Tuesday, January 29, 2008

USAF's Bomber Conundrum

The Fighter Mafia, which since the end of the Vietnam War has dominated US Air Force strategic thought and procurement, is struggling over the increased need for a new long range bomber. It is ironic that the fighter pilots supplanted the bomber generals within the high command just as modern weapons were giving the large planes the capabilities which airpower prophets has so long promised.

We were told since the dawn of military aviation in the last century that "the bomber will always get through". After each major conflict the heavy planes were seen as the ultimate deterrence, the acquisition of which would prevent any aggressor form attacking the homeland if the enemy was in turn threatened with massive retaliation upon its civilian population.

The reality was that even when married to the frightening new and powerful A-bombs, the strategic bomber wasn't very effective in preventing new wars. Man has always found a way to kill one another. The end of Great Power war after World War 2 only saw the rise of guerrilla conflict, most notably in Korea, Vietnam, Afghanistan, and today in Iraq. For deterring war, today's bomber fleets are equally impotent. However, For quick and decisive tactical strikes and even close air support, such planes are now the weapons of choice. The huge ordinance load which include new precision guided weapons, each of which can be programmed to attack individual targets, make them a far more economical choice than short range fighters. America's premier force of B-1s, B-2s, and ancient but well-preserved B-52s have performed stellar service in all America's recent military actions; especially in regions where nearby landing fields are sparse or unavailable due to reluctant allies.

Rather than speeding development full force on the new planes, the Air Force is instead enamored with its new superfighter, the F-22 Raptor, some 25 years in the making. Strapped for cash in the War on Terror, the pilots have been forced to make due with only 180 of these $200 million hi-tech wonders, far fewer than they desire. Distracted and disappointed, the USAF seems stymied for a solution to their future needs.

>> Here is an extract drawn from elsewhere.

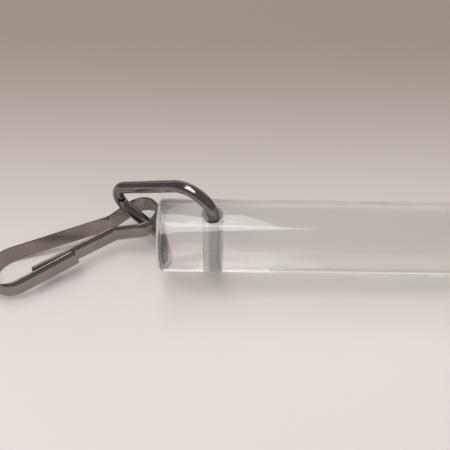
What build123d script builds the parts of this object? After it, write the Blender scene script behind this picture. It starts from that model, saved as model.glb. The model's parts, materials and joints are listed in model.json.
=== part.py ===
"""Curtain wand: a clear round rod, a closed wire ring through its cross hole and a bent-strip snap clip on the ring.

Millimetres, +Z up. The wand lies as on a table: its far end, the ring's lower corner and the clip's hook all
touch one level. The rod runs along +X, with the hole's end at low X. The origin is the centre of the clip's
hook, by which the wand hangs from its curtain carrier.
"""
from build123d import *
import os
from math import acos, asin, atan2, cos, degrees, hypot, radians, sin

# rod
ROD_D = 12.7                # 1/2 in stock
ROD_L = 610.0               # 24 in wand
ROD_EDGE_R = 0.7            # polished edge at both ends
HOLE_D = 3.5
HOLE_FROM_END = 9.4
HOLE_EDGE = 0.3             # broken edge of the cross hole

# wire ring: a rounded triangle whose straight side passes through the hole
WIRE_D = 2.1
RING_BAR = 9.2              # straight length of that side, on the wire's centre line
RING_CORNER_R = 5.1         # the two corners beside the rod, on the centre line
RING_APEX_R = 3.3           # the corner that carries the clip, on the centre line
RING_REACH = 20.0           # from the straight side to the apex, on the centre line
BAR_OFFSET = 0.3            # the straight side lies off the hole's axis, away from the apex
RING_YAW = 27.3             # turned about the hole from straight out of the rod, to the back

# snap clip: one half-round strip bent on edge; u runs from the eye to the hook, v to the front
STRIP_T = 0.75              # at its thickest
STRIP_W = 3.3
STRIP_RIM = 0.27            # thickness at its two edges: the inner face is flat and the outer one bulges
STRIP_EDGE_R = 0.12         # outer edges
STRIP_BREAK = 0.07          # inner edges
EYE_R = 3.325               # on the strip's inner face, like the rest below
THROAT_U = 5.6
THROAT_HALF = 1.43
THROAT_BEND_R = 1.55
HOOK_U = 24.9
HOOK_V = 1.3
HOOK_R = 4.325
GATE_END = (21.35, 3.82)
LIP_END = (13.25, 3.53)
CORNER_R = 0.75             # rounded corners of the strip's two ends

# how the clip hangs on the ring and lies on the ground
EYE_FROM_APEX = 4.1         # eye's centre, measured back from the apex along the ring's reach
EYE_PLAY = 0.26             # the eye's centre lies this far off the wire, away from the hook
CLIP_HEADING = 19.9         # towards the front, from straight along the rod
CLIP_LEAN = 9.6             # top edge to the back

ROD_R = ROD_D / 2
WIRE_R = WIRE_D / 2
RING_HALF = RING_BAR / 2 + RING_CORNER_R        # centre line's half height
AXIS_DROP = RING_HALF + WIRE_R                  # from the hole's crossing to the ring's lowest point
ROD_PITCH = degrees(asin((AXIS_DROP - ROD_R) / (ROD_L - HOLE_FROM_END)))


def wand_frame() -> Location:
    """Where the rod's axis crosses the hole's, with X along the rod and Z along the hole."""
    return Location((0, 0, AXIS_DROP)) * Rotation(0, ROD_PITCH, 0)


def make_rod() -> Part:
    """Clear rod with a cross hole near one end, in the wand's frame."""
    bar = Cylinder(ROD_R, ROD_L, rotation=(0, 90, 0), align=(Align.CENTER, Align.CENTER, Align.MIN))
    bar = Pos(-HOLE_FROM_END, 0, 0) * Rotation(90, 0, 0) * bar      # its seam lies at the side, off the hole
    bar = fillet(bar.edges().filter_by(GeomType.CIRCLE), ROD_EDGE_R)
    bored = bar - Cylinder(HOLE_D / 2, 2 * ROD_D)
    rims = [e for e in bored.edges() if abs(e.center().X) < HOLE_D and e.bounding_box().size.X > HOLE_D / 2]
    return chamfer(rims, HOLE_EDGE)


def side_angle() -> float:
    """Angle in radians by which each slanting side of the ring closes towards the apex."""
    run, rise = RING_REACH - RING_APEX_R - RING_CORNER_R, RING_BAR / 2
    return atan2(rise, run) + asin((RING_CORNER_R - RING_APEX_R) / hypot(run, rise))


def on_circle(centre: tuple, radius: float, angle: float) -> Vector:
    """Point at an angle in degrees on a circle in the XY plane."""
    return Vector(centre[0] + radius * cos(radians(angle)), centre[1] + radius * sin(radians(angle)))


def arc(centre: tuple, radius: float, start: float, end: float) -> Edge:
    """Arc between two angles in degrees, whichever way round they are written."""
    points = (on_circle(centre, radius, a) for a in (start, (start + end) / 2, end))
    return ThreePointArc(*points).edge()


def make_ring() -> Part:
    """Closed wire ring, in the wand's frame with its plane turned to the back."""
    slope = degrees(side_angle())
    high, low = (RING_CORNER_R, RING_BAR / 2), (RING_CORNER_R, -RING_BAR / 2)
    apex = (RING_REACH - RING_APEX_R, 0)
    path = Wire([
        Line((0, low[1]), (0, high[1])).edge(),
        arc(high, RING_CORNER_R, 180, 90 - slope),
        Line(on_circle(high, RING_CORNER_R, 90 - slope), on_circle(apex, RING_APEX_R, 90 - slope)).edge(),
        arc(apex, RING_APEX_R, 90 - slope, slope - 90),
        Line(on_circle(apex, RING_APEX_R, slope - 90), on_circle(low, RING_CORNER_R, slope - 90)).edge(),
        arc(low, RING_CORNER_R, slope - 90, -180),
    ])
    ring = sweep(Plane(path @ 0, z_dir=path % 0) * Circle(WIRE_R), path)
    return ring_frame() * ring


def ring_frame() -> Location:
    """Ring's own plane in the wand's frame: X outwards from the hole, Y up the hole."""
    standing = Plane((0, 0, 0), x_dir=(-1, 0, 0), z_dir=(0, 1, 0)).location
    return Rotation(0, 0, -RING_YAW) * standing * Pos(-BAR_OFFSET, 0, 0)


def wire_at_eye() -> tuple:
    """Where the wire passes through the eye and which way it runs there, in the ring's own plane."""
    slope = side_angle()
    start = on_circle((RING_REACH - RING_APEX_R, 0), RING_APEX_R, degrees(slope) - 90)
    back = start.X - (RING_REACH - EYE_FROM_APEX)
    run = Vector(-cos(slope), -sin(slope))
    return start + run * (back / cos(slope)), run


def touch_angle(point: tuple, centre: tuple, radius: float, side: int) -> float:
    """Angle in degrees at which a line from a point touches a circle, on one side or the other."""
    du, dv = point[0] - centre[0], point[1] - centre[1]
    return degrees(atan2(dv, du) + side * acos(radius / hypot(du, dv)))


def bend(before: Vector, corner: tuple, after: Vector) -> tuple:
    """Arc of the throat's bend radius in the corner between two lines, and its two ends."""
    corner = Vector(*corner)
    back, on = (before - corner).normalized(), (after - corner).normalized()
    half = radians(back.get_angle(on)) / 2
    cut = THROAT_BEND_R * cos(half) / sin(half)
    middle = (back + on).normalized()
    nearest = corner + middle * (THROAT_BEND_R / sin(half) - THROAT_BEND_R)
    first, last = corner + back * cut, corner + on * cut
    return ThreePointArc(first, nearest, last).edge(), first, last


def strip_path() -> Wire:
    """Inner face of the clip's strip from the gate's free end round the eye and the hook to the lip's end."""
    eye, hook = (0, 0), (HOOK_U, HOOK_V)
    near, far = (THROAT_U, THROAT_HALF), (THROAT_U, -THROAT_HALF)
    near_touch = touch_angle(near, eye, EYE_R, 1)
    far_touch = -near_touch
    hook_far = touch_angle(far, hook, HOOK_R, 1)
    hook_near = touch_angle(LIP_END, hook, HOOK_R, -1)
    near_eye, far_eye = on_circle(eye, EYE_R, near_touch), on_circle(eye, EYE_R, far_touch)
    near_bend, gate_stop, near_start = bend(Vector(*GATE_END), near, near_eye)
    far_bend, far_stop, leg_start = bend(far_eye, far, on_circle(hook, HOOK_R, hook_far))
    return Wire([
        Line(Vector(*GATE_END), gate_stop).edge(),
        near_bend,
        Line(near_start, near_eye).edge(),
        arc(eye, EYE_R, near_touch, far_touch + 360),
        Line(far_eye, far_stop).edge(),
        far_bend,
        Line(leg_start, on_circle(hook, HOOK_R, hook_far)).edge(),
        arc(hook, HOOK_R, hook_far, hook_near + 360 * (hook_near < hook_far)),
        Line(on_circle(hook, HOOK_R, hook_near), Vector(*LIP_END)).edge(),
    ])


def strip_section() -> Sketch:
    """Half-round cross-section of the strip: X across its width, Y from the inner face to the outer, bulging one."""
    half_w = STRIP_W / 2
    face = make_face([
        Line((half_w, 0), (-half_w, 0)).edge(),
        Line((-half_w, 0), (-half_w, STRIP_RIM)).edge(),
        ThreePointArc((-half_w, STRIP_RIM), (0, STRIP_T), (half_w, STRIP_RIM)).edge(),
        Line((half_w, STRIP_RIM), (half_w, 0)).edge(),
    ])
    face = fillet(face.vertices().group_by(Axis.Y)[-1], STRIP_EDGE_R)
    return chamfer(face.vertices().group_by(Axis.Y)[0], STRIP_BREAK)


def make_clip() -> Part:
    """Snap clip in its own frame: X from the eye to the hook, Y to the gate's side, Z up its width."""
    path = strip_path()
    start = Plane(path @ 0, x_dir=(0, 0, 1), z_dir=path % 0)
    strip = sweep(start * strip_section(), path)
    for end, to_eye, inward in ((GATE_END, path % 0, path % 0), (LIP_END, path % 1, -(path % 1))):
        outward = to_eye.cross(Vector(0, 0, 1))
        strip -= square_corners(Plane(Vector(*end), x_dir=inward, z_dir=outward))
    return strip


def square_corners(end: Plane) -> Part:
    """What is cut off the two corners of one end of the strip to round them, through the strip and a little past."""
    outline = Rectangle(2 * CORNER_R, STRIP_W + CORNER_R)
    rounded = Pos(STRIP_W, 0) * RectangleRounded(2 * STRIP_W, STRIP_W, CORNER_R)
    return extrude(end.offset(-STRIP_BREAK) * (outline - rounded), STRIP_T + 2 * STRIP_BREAK)


def clip_axes(pitch: float) -> tuple:
    """Unit directions of the clip on the ground: to the hook, to the gate's side and up its width."""
    heading, lean, fall = radians(CLIP_HEADING), radians(CLIP_LEAN), radians(pitch)
    to_hook = Vector(-cos(fall) * cos(heading), -cos(fall) * sin(heading), -sin(fall))
    to_rear = Vector(-sin(heading), cos(heading), 0)
    upright = to_rear.cross(to_hook)
    up = upright * cos(lean) + to_rear * sin(lean)
    return to_hook, up.cross(to_hook), up


def lowest_below_eye(pitch: float) -> float:
    """How far the hook's lowest point lies below the eye's centre at a pitch in degrees."""
    to_hook, to_gate, up = clip_axes(pitch)
    reach = HOOK_R + STRIP_RIM
    centre = to_hook * HOOK_U + to_gate * HOOK_V
    return reach * hypot(to_hook.Z, to_gate.Z) + STRIP_W / 2 * up.Z - centre.Z


def clip_frame() -> Location:
    """Clip threaded on the ring's lower side, pitched until its hook rests on the ground."""
    at, _ = wire_at_eye()
    on_wire = (wand_frame() * ring_frame() * Pos(at.X, at.Y, 0)).position
    flat, steep = 0.0, 45.0
    for _ in range(40):
        pitch = (flat + steep) / 2
        to_hook, _, up = clip_axes(pitch)
        centre = on_wire - to_hook * EYE_PLAY
        flat, steep = (pitch, steep) if lowest_below_eye(pitch) < centre.Z else (flat, pitch)
    return Plane(centre, x_dir=to_hook, z_dir=up).location


def main() -> None:
    """Build each piece and write it to parts/."""
    os.makedirs("parts", exist_ok=True)
    hook = (clip_frame() * Pos(HOOK_U, HOOK_V, 0)).position
    from_hook = Location(-hook)
    wand = from_hook * wand_frame()
    pieces = {
        "wand_rod": wand * make_rod(),
        "wire_ring": wand * make_ring(),
        "snap_clip": from_hook * clip_frame() * make_clip(),
    }
    for name, piece in pieces.items():
        piece.label = name
        export_step(piece, f"parts/{name}.step")


if __name__ == "__main__":
    main()
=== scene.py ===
"""Looks of the curtain wand: clear rod, nickel-plated ring and nickel-plated snap clip on a pale surface."""

import json
import logging
import math
from dataclasses import dataclass, field
from enum import Enum

import bmesh
import bpy
from mathutils import Matrix, Vector

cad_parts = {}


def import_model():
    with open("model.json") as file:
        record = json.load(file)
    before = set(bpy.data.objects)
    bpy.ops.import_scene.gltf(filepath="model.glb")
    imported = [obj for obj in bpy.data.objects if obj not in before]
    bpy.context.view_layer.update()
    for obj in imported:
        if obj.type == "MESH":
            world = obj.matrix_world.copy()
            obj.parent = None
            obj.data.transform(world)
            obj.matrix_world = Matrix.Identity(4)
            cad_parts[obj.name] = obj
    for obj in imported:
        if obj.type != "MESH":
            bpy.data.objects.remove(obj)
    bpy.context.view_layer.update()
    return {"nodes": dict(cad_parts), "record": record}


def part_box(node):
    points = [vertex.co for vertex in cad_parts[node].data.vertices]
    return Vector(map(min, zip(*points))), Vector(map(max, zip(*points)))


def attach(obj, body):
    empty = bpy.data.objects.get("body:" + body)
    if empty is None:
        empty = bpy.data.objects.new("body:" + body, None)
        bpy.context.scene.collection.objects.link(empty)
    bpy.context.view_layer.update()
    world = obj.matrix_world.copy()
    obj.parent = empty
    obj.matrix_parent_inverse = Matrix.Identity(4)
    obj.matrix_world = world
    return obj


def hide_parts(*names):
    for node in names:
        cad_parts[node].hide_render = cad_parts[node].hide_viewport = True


LOG = logging.getLogger("curtain_wand")
MM = 0.001
ACRYLIC_IOR = 1.49
PHOTO_SIDE_PX = 450
SENSOR_MM = 36.0

Colour = tuple[float, float, float]
Span = tuple[float, float]
Socket = bpy.types.NodeSocket


class Slot(Enum):
    """Material slots of the record."""

    CLEAR = "clear_acrylic"
    WIRE = "nickel_wire"
    STRIP = "nickel_strip"


@dataclass(frozen=True)
class HoleFrame:
    """Frame where the rod's axis crosses the cross hole's: X along the rod, Z along the hole."""

    origin: Vector
    along: Vector
    up: Vector

    @property
    def matrix(self) -> Matrix:
        """Matrix from this frame to the row's."""
        x, z = self.along.normalized(), self.up.normalized()
        y = z.cross(x).normalized()
        turned = Matrix((x, y, x.cross(y))).transposed().to_4x4()
        return Matrix.Translation(self.origin) @ turned

    @classmethod
    def from_record(cls, record: dict) -> "HoleFrame":
        """Reads the frame from the ring's joint and the far end's mount.

        Args:
            record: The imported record.

        Returns:
            The frame, in metres.
        """
        hinge = next(j for j in record["behaviour"]["joints"] if j["child"] == "ring")
        end = next(m for m in record["mounts"] if m["name"] == "far_end")
        return cls(Vector(hinge["pos_m"]), Vector(end["axis"]), Vector(hinge["axis"]))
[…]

Some see unmanned technology, such as the Boeing X-45 UCAV as a solution. Other call for a "stretched" version of the Raptor for our long-range perpetrator needs. A radical and more affordable solution might be a converted airliner, which could load cruise missiles or precision bombs as well as a B-52.

Whatever the new bomber ultimately reveals itself as, it can come none too soon for the USAF, with only a handful of fairly new B-2s in service, and the older workhorses already several decades old.